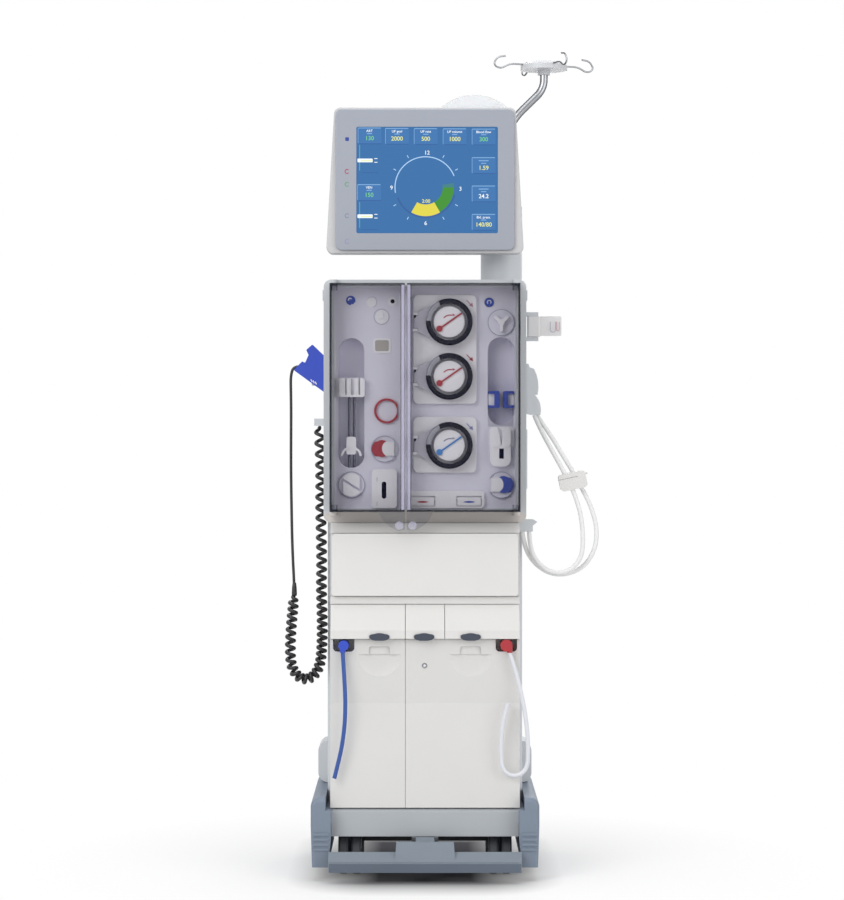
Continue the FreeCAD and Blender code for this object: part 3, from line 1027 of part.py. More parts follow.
def monitor():
    """The monitor's grey bezel, its display glass and the clear status lamp on top."""
    monitor_case()
    half = MONITOR_HALF_WIDTH - BEZEL_MARGIN
    bezel = slab(-half, half, MONITOR_BOTTOM + 7, MONITOR_TOP - 5, MONITOR_FRONT, MONITOR_FRONT + BEZEL_DEPTH, 14)
    bezel = ease_front(bezel, 2, MONITOR_FRONT)
    x0, x1 = SCREEN_X - SCREEN_WIDTH / 2, SCREEN_X + SCREEN_WIDTH / 2
    z0, z1 = SCREEN_Z - SCREEN_HEIGHT / 2, SCREEN_Z + SCREEN_HEIGHT / 2
    back = MONITOR_FRONT + BEZEL_DEPTH
    save("monitor_bezel", bezel.cut(slab(x0, x1, z0, z1, MONITOR_FRONT - 1, back + 1, 4)))
    save("screen_glass", slab(x0, x1, z0, z1, MONITOR_FRONT + SCREEN_SINK, back, 4))
    lamp = front_rod(LAMP_X, MONITOR_TOP - LAMP_DROP, LAMP_RADIUS, LAMP_FRONT, LAMP_FRONT + LAMP_DEPTH)
    lamp = lamp.common(box(LAMP_X - LAMP_RADIUS, LAMP_X + LAMP_RADIUS, LAMP_FRONT, LAMP_FRONT + LAMP_DEPTH,
                           MONITOR_TOP, MONITOR_TOP + LAMP_RADIUS))
    save("status_lamp", lamp)


def hook(angle):
    """One wire hook of the infusion pole, from the cap's rim out to its upturned end."""
    z = POLE_TOP + 8
    outline = [(20, z), (84, z), (106, z - 12), (124, z - 4), (114, z + 14), (94, z + 17)]
    turn = math.radians(angle)
    points = [(POLE_UPPER_X + r * math.cos(turn), POLE_Y + r * math.sin(turn), h) for r, h in outline]
    return tube("hook", points, HOOK_WIRE / 2)


def infusion_pole():
    """The height-adjustable pole with its sideways bend, cap and four wire hooks."""
    points = [V(POLE_X, POLE_Y, POLE_BOTTOM), V(POLE_X, POLE_Y, POLE_BEND_LOW),
              V(POLE_UPPER_X, POLE_Y, POLE_BEND_HIGH), V(POLE_UPPER_X, POLE_Y, POLE_TOP + 2)]
    save("iv_pole", tube("infusion pole", points, POLE_RADIUS))
    bore = POLE_RADIUS + PIN_CLEARANCE
    collar = POLE_RADIUS + SLEEVE_WALL
    cap = turned([(bore, -14), (collar, -14), (collar, -4), (CAP_RADIUS, -3), (CAP_RADIUS, 8),
                  (CAP_RADIUS * 0.6, 16), (0, 19), (0, 2.4), (bore, 2.4)], (POLE_UPPER_X, POLE_Y, POLE_TOP), Z_AXIS)
    save("iv_hooks", joined(cap, *[hook(HOOK_TURN + 90 * quarter) for quarter in range(4)]))


def push_handle():
    """The grey push handle that wraps round the back of the blood module."""
    x = MODULE_HALF_WIDTH + HANDLE_STANDOFF
    low, high = HANDLE_Z - HANDLE_HALF_HEIGHT, HANDLE_Z + HANDLE_HALF_HEIGHT
    front = RIM_BACK + 5
    grip_y = MODULE_REAR + 40
    outer = box(-x, x, front, grip_y + 22, low, high)
    outer = soften(outer, 50, Z_AXIS, lambda p: p.y > 0)
    inner_x = x - HANDLE_THICKNESS
    inner = box(-inner_x, inner_x, front - 1, grip_y, low - 1, high + 1)
    bar = outer.cut(soften(inner, 32, Z_AXIS, lambda p: p.y > 0))
    for side in (-1, 1):
        x0, x1 = sorted((side * MODULE_HALF_WIDTH, side * (inner_x + 1)))
        for y0, y1 in ((front, front + 60), (MODULE_REAR - 70, MODULE_REAR - 40)):
            bar = bar.fuse(box(x0, x1, y0, y1, low, high))
    save("push_handle", bar.removeSplitter())


def rear_cover():
    """The rear cover with its air slots, the two hose nipples and the power inlet."""
    y0 = SHELL_REAR
    y1 = y0 + COVER_THICKNESS
    plate = soften(box(-COVER_HALF_WIDTH, COVER_HALF_WIDTH, y0, y1, COVER_LOW, COVER_HIGH), 14, Y_AXIS)
    for row in range(7):
        low = COVER_HIGH - 185 + 16 * row
        plate = plate.cut(slab(-90, 90, low, low + 6, y0 + 4, y1 + 1, 2.9))
    for x in NIPPLE_PLACES:
        plate = plate.fuse(rod(NIPPLE_RADIUS, (x, y1 - 1, NIPPLE_Z), (x, y0 + NIPPLE_REACH, NIPPLE_Z)))
        plate = plate.fuse(rod(NIPPLE_RADIUS + 7, (x, y1 - 1, NIPPLE_Z), (x, y1 + 8, NIPPLE_Z)))
    inlet = slab(INLET_X - 25, INLET_X + 25, NIPPLE_Z - 18, NIPPLE_Z + 16, y1 - 1, y1 + 8, 5)
    inlet = inlet.cut(slab(INLET_X - 17, INLET_X + 17, NIPPLE_Z - 12, NIPPLE_Z + 10, y1 + 1, y1 + 9, 4))
    save("rear_cover", joined(plate, inlet))


def hose_block():
    """The D-shaped grey block and white elbow where the two hoses leave, and the lower outlet."""
    x0 = MODULE_HALF_WIDTH
    y0, y1 = RIM_BACK + 2, RIM_BACK + 27
    block = curved_form((x0, 1044), [(x0 + 41, 1044), ((x0 + 42, 1074), (x0 + 33, 1101)), (x0 + 24, 1104),
                                     (x0 + 21, 1112), (x0, 1112)], y0, y1)
    elbow = curved_form((x0 + 4, 1044), [(x0 + 4, 1006), (x0 + 25, 1000), (x0 + 47, 1000),
                                         ((x0 + 46, 1026), (x0 + 35, 1044))], y0, y1)
    outlet_x = CABINET_HALF_WIDTH + RUN_CLEARANCE
    neck_x = outlet_x + 31.4
    outlet = curved_form((outlet_x, 745), [(neck_x, 745), (neck_x, 758), (neck_x + 10, 766), (neck_x, SHELL_TOP),
                                           (outlet_x, SHELL_TOP)], RIM_BACK + 4, SHELL_FRONT - 0.3)
    save("hose_block", joined(block, elbow), outlet)


def dialyser_lugs():
    """The fixed lugs that hold the dialyser arm's pin."""
    lugs = []
    for low in (ARM_LOW - ARM_LUG, ARM_HIGH):
        lug = box(MODULE_HALF_WIDTH - 1, ARM_AXIS_X + 10, ARM_AXIS_Y - 10, ARM_AXIS_Y + 10, low, low + ARM_LUG)
        bore = rod(ARM_PIN_RADIUS + PIN_CLEARANCE, (ARM_AXIS_X, ARM_AXIS_Y, low - 1),
                   (ARM_AXIS_X, ARM_AXIS_Y, low + ARM_LUG + 1))
        lugs.append(lug.cut(bore))
    return lugs


def dialyser_arm():
    """The swinging holder for the dialyser: pivot block, flat plate and the spring clip behind it."""
    half = ARM_BLOCK_HALF
    low, high = ARM_LOW + RUN_CLEARANCE, ARM_HIGH - RUN_CLEARANCE
    block = box(ARM_AXIS_X - half, ARM_AXIS_X + half, ARM_AXIS_Y - half, ARM_AXIS_Y + half, low, high)
    block = soften(block, 4, Z_AXIS)
    pin = rod(ARM_PIN_RADIUS, (ARM_AXIS_X, ARM_AXIS_Y, ARM_LOW - ARM_LUG), (ARM_AXIS_X, ARM_AXIS_Y, ARM_HIGH + ARM_LUG))
    plate_y = CLIP_CENTRE_Y - CLIP_OUTER - 5
    plate = slab(ARM_AXIS_X + half - 1, ARM_PLATE_END, ARM_LOW + 2, ARM_HIGH, plate_y, plate_y + 6, 3)
    x, y = CLIP_CENTRE_X, CLIP_CENTRE_Y
    clip = rod(CLIP_OUTER, (x, y, ARM_LOW + 9), (x, y, ARM_HIGH - 9))
    clip = clip.cut(rod(CLIP_INNER, (x, y, ARM_LOW), (x, y, ARM_HIGH)))
    clip = clip.cut(box(x - 13, x + 13, y + 5, y + CLIP_OUTER + 5, ARM_LOW, ARM_HIGH))
    save("dialyser_arm", joined(block, pin, plate, clip))


def sensor_head():
    """The blue clamp-on sensor in its holder at the left side, bored for its lead."""
    outline = [(-287, 1098), (-268, 1117.6), (-262.5, 1113), (-254.4, 1131), (-259.6, 1142), (-246, 1154),
               (-221, 1130), (-221, 1050)]
    head = soften(front_form(outline, SENSOR_BACK - SENSOR_DEPTH, SENSOR_BACK), 2.5, Y_AXIS,
                  lambda p: p.x < -240)
    save("sensor_head", head.cut(tube("lead bore", SENSOR_LEAD, LEAD_RADIUS - 0.05)))


def wands():
    """The two disinfection wands in their notches."""
    wand_back = CARCASS_FRONT - 2
    for name, side, radius, out in (("blue", -1, BLUE_WAND_RADIUS, BLUE_SPIGOT_OUT),
                                    ("red", 1, RED_WAND_RADIUS, RED_SPIGOT_OUT)):
        x = side * NOTCH_CENTRE
        foot = x + side * out
        grip = rod(radius, (x, WAND_FRONT, WAND_Z), (x, wand_back, WAND_Z))
        tip = rod(WAND_TIP_RADIUS, (x, wand_back - 1, WAND_Z), (x, wand_back + 60, WAND_Z))
        spigot = rod(SPIGOT_RADIUS, (foot, SPIGOT_Y, WAND_Z), (foot, SPIGOT_Y, SPIGOT_LOW))
        save(name + "_wand", joined(grip, tip, spigot))


def hose_clip():
    """The clip that holds the two hoses side by side, with its small lever."""
    x, z = HOSE_CLIP
    clip = slab(x - 30, x + 30, z - 19, z + 19, -112, -81, 9)
    clip = clip.cut(slab(x - 32, x + 12, z + 7, z + 8.5, -113, -110))
    lever = slab(x + 28, x + 35, z + 8, z + 12, -102, -92, 1.5)
    clip = joined(clip, lever)
    clip.rotate(V(x, 0, z), Y_AXIS, -12)
    for route in (HOSE_INNER, HOSE_OUTER):
        clip = clip.cut(tube("clip bore", route, HOSE_RADIUS + PIN_CLEARANCE))
    save("hose_clip", clip)


def cords():
    """The hoses, the two wand tubes, and the sensor's lead and coil."""
    save("blue_tube", tube("blue tube", BLUE_TUBE, BLUE_TUBE_RADIUS))
    save("white_tube", tube("white tube", WHITE_TUBE, WHITE_TUBE_RADIUS))
    save("hose_inner", tube("inner hose", HOSE_INNER, HOSE_RADIUS))
    save("hose_outer", tube("outer hose", HOSE_OUTER, HOSE_RADIUS))
    save("sensor_lead", tube("sensor lead", SENSOR_LEAD, LEAD_RADIUS))
    save("sensor_coil", tube("sensor coil", SENSOR_COIL, COIL_RADIUS))


def main():
    """Build every piece."""
    os.makedirs("parts", exist_ok=True)
    for build in (chassis, base_skirt, side_fenders, brake_pedal, castors, cabinet_shell, cabinet_fascia,
                  lower_panels, filter_flap, hoods, module_housing, doors, left_module_panel, pump_panel, pumps,
                  knobs, syringe_driver, line_clamps, ports, level_detector, monitor_post, monitor_yoke, monitor,
                  infusion_pole, push_handle, rear_cover, hose_block, dialyser_arm, sensor_head, wands, hose_clip,
                  cords):
        build()


main()
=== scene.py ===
"""The looks of a haemodialysis machine on castors: its finishes, display, printed marks and hoses."""

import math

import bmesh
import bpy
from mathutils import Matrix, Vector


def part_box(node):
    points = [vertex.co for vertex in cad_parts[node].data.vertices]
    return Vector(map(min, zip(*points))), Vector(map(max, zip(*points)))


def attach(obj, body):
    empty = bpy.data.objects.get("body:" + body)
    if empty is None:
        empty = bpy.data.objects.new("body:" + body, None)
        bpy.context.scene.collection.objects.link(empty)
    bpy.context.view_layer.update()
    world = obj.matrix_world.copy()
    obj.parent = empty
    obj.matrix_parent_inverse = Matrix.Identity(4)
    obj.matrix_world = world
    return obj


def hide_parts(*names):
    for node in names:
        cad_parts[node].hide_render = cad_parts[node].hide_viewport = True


bl_info = {
    "name": "Dialysis machine finish",
    "version": (1, 0, 0),
    "blender": (4, 5, 0),
    "location": "View3D > Sidebar > Dialysis",
    "description": "Dresses the machine's frame with finishes, display, marks, hoses and a studio",
    "category": "Object",
}

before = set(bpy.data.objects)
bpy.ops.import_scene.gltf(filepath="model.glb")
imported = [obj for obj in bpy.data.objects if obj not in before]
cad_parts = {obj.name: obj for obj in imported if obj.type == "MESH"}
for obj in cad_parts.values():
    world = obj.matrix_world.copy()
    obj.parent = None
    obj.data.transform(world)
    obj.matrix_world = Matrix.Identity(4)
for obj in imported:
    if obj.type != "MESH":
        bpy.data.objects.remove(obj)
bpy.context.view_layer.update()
MM = 0.001
ZONE = "Dialysis"
SMOOTH_ANGLE = math.radians(32)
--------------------
## What is expected
Working from the data above, extract solely the lines from the one containing "for build in" through the one containing "points = [vertex.co", exactly as they appear, both included.

## Final result
    for build in (chassis, base_skirt, side_fenders, brake_pedal, castors, cabinet_shell, cabinet_fascia,
                  lower_panels, filter_flap, hoods, module_housing, doors, left_module_panel, pump_panel, pumps,
                  knobs, syringe_driver, line_clamps, ports, level_detector, monitor_post, monitor_yoke, monitor,
                  infusion_pole, push_handle, rear_cover, hose_block, dialyser_arm, sensor_head, wands, hose_clip,
                  cords):
        build()


main()
=== scene.py ===
"""The looks of a haemodialysis machine on castors: its finishes, display, printed marks and hoses."""

import math

import bmesh
import bpy
from mathutils import Matrix, Vector


def part_box(node):
    points = [vertex.co for vertex in cad_parts[node].data.vertices]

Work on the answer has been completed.